- Task objective: Both the line containing "const stool = new THREE.Group();" and the line containing "cad_parts[node].hide_render = cad_parts[node].hide_viewport" are to be reproduced exactly, along with every line between them, and nothing more.

- Input rows:
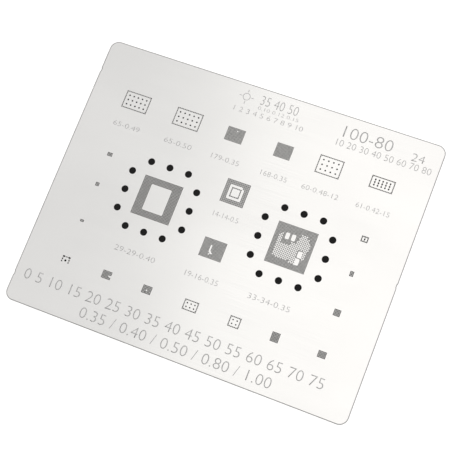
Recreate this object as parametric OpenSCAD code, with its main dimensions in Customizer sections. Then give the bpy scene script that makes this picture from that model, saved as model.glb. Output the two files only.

* * *

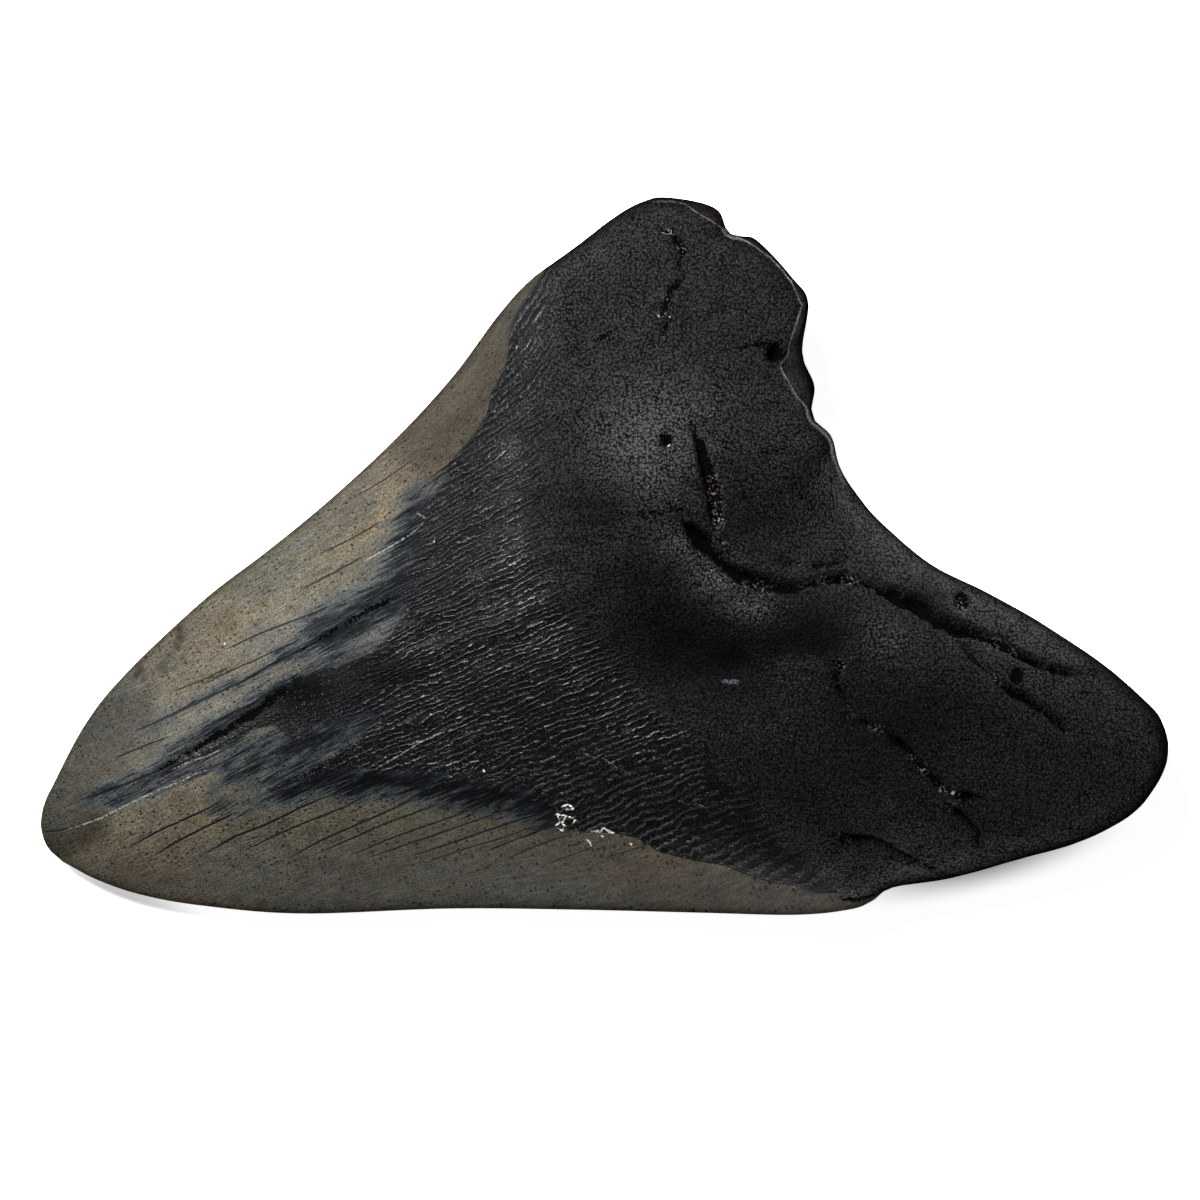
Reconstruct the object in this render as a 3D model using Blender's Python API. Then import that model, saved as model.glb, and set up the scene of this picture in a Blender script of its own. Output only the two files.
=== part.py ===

* * *

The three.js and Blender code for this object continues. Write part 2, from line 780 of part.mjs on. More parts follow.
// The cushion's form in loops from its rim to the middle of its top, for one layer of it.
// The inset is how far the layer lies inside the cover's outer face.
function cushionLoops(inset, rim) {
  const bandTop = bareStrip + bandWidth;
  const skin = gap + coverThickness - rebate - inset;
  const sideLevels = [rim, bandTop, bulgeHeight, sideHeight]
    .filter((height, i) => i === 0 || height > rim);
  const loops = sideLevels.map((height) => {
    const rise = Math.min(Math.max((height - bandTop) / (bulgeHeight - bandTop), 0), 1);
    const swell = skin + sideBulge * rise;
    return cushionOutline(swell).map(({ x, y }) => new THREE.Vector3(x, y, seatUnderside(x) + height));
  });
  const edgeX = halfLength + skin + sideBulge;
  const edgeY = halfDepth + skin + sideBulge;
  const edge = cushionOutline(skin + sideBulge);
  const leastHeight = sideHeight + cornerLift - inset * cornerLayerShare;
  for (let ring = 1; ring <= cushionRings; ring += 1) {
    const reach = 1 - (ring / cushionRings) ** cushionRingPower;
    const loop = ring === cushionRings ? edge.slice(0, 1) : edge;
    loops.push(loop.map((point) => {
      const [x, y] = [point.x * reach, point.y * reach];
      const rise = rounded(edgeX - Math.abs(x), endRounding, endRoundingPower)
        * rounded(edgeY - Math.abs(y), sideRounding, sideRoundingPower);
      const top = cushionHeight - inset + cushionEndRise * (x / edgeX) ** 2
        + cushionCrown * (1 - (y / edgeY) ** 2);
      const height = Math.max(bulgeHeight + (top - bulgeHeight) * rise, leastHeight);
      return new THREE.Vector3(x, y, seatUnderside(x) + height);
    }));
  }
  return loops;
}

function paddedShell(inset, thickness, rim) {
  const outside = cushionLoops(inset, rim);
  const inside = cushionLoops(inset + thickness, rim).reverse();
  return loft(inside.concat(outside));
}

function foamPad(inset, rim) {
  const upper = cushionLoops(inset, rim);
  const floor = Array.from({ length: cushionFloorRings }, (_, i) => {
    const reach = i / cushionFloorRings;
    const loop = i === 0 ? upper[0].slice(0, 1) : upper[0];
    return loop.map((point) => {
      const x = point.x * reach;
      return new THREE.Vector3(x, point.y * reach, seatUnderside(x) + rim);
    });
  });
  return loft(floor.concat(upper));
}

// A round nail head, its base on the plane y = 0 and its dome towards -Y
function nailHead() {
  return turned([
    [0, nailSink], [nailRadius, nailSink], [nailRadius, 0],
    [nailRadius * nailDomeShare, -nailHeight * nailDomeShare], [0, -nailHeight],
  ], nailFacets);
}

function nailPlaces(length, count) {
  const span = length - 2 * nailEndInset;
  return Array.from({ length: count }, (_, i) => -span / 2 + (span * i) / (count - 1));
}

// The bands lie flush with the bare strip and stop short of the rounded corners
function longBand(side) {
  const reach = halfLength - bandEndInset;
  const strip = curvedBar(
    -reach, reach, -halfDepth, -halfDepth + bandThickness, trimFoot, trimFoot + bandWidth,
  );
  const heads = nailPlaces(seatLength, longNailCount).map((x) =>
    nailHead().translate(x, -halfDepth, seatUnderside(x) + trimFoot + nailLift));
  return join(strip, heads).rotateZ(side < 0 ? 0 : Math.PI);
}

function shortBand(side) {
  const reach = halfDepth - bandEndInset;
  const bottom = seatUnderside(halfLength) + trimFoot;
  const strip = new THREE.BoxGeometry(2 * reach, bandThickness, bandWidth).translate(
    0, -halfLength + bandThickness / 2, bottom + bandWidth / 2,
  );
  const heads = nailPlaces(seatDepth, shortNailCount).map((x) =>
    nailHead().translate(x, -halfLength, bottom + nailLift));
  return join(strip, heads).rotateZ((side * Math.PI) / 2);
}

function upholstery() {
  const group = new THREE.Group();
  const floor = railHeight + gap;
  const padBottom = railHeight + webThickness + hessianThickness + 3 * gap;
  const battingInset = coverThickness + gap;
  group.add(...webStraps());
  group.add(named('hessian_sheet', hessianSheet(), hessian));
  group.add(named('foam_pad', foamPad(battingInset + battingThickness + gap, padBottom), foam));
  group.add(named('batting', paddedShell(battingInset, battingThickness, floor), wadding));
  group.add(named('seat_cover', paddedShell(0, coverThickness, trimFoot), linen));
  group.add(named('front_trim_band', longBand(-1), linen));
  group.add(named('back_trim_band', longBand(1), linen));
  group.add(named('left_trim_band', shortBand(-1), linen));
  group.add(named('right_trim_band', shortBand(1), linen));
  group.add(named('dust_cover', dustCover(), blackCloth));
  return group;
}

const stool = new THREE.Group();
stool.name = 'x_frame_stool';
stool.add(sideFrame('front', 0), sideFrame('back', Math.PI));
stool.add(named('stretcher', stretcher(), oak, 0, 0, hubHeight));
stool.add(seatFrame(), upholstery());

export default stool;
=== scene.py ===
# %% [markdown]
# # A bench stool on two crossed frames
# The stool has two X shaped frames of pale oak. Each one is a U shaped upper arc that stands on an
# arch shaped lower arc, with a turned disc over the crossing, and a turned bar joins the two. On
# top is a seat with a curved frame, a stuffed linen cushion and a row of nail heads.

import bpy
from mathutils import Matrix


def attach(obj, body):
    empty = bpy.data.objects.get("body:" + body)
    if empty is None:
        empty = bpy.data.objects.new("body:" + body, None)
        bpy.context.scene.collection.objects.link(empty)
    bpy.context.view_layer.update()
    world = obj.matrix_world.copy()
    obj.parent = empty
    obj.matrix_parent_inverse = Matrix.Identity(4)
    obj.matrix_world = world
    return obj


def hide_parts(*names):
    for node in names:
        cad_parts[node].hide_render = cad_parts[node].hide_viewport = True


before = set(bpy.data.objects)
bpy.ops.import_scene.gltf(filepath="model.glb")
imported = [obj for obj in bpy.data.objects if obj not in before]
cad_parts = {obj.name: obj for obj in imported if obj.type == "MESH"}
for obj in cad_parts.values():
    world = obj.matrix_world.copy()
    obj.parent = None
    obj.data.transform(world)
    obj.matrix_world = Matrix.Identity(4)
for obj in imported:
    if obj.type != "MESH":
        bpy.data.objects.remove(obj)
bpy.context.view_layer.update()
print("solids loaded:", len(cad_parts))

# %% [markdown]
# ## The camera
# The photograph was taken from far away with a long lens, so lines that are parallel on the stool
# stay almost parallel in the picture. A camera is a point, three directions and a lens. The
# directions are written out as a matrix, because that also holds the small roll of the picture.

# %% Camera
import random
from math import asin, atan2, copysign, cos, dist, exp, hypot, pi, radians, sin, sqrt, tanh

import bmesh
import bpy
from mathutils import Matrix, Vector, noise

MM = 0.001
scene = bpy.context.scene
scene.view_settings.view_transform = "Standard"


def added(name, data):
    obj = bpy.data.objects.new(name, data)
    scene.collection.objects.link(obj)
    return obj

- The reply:
const stool = new THREE.Group();
stool.name = 'x_frame_stool';
stool.add(sideFrame('front', 0), sideFrame('back', Math.PI));
stool.add(named('stretcher', stretcher(), oak, 0, 0, hubHeight));
stool.add(seatFrame(), upholstery());

export default stool;
=== scene.py ===
# %% [markdown]
# # A bench stool on two crossed frames
# The stool has two X shaped frames of pale oak. Each one is a U shaped upper arc that stands on an
# arch shaped lower arc, with a turned disc over the crossing, and a turned bar joins the two. On
# top is a seat with a curved frame, a stuffed linen cushion and a row of nail heads.

import bpy
from mathutils import Matrix


def attach(obj, body):
    empty = bpy.data.objects.get("body:" + body)
    if empty is None:
        empty = bpy.data.objects.new("body:" + body, None)
        bpy.context.scene.collection.objects.link(empty)
    bpy.context.view_layer.update()
    world = obj.matrix_world.copy()
    obj.parent = empty
    obj.matrix_parent_inverse = Matrix.Identity(4)
    obj.matrix_world = world
    return obj


def hide_parts(*names):
    for node in names:
        cad_parts[node].hide_render = cad_parts[node].hide_viewport = True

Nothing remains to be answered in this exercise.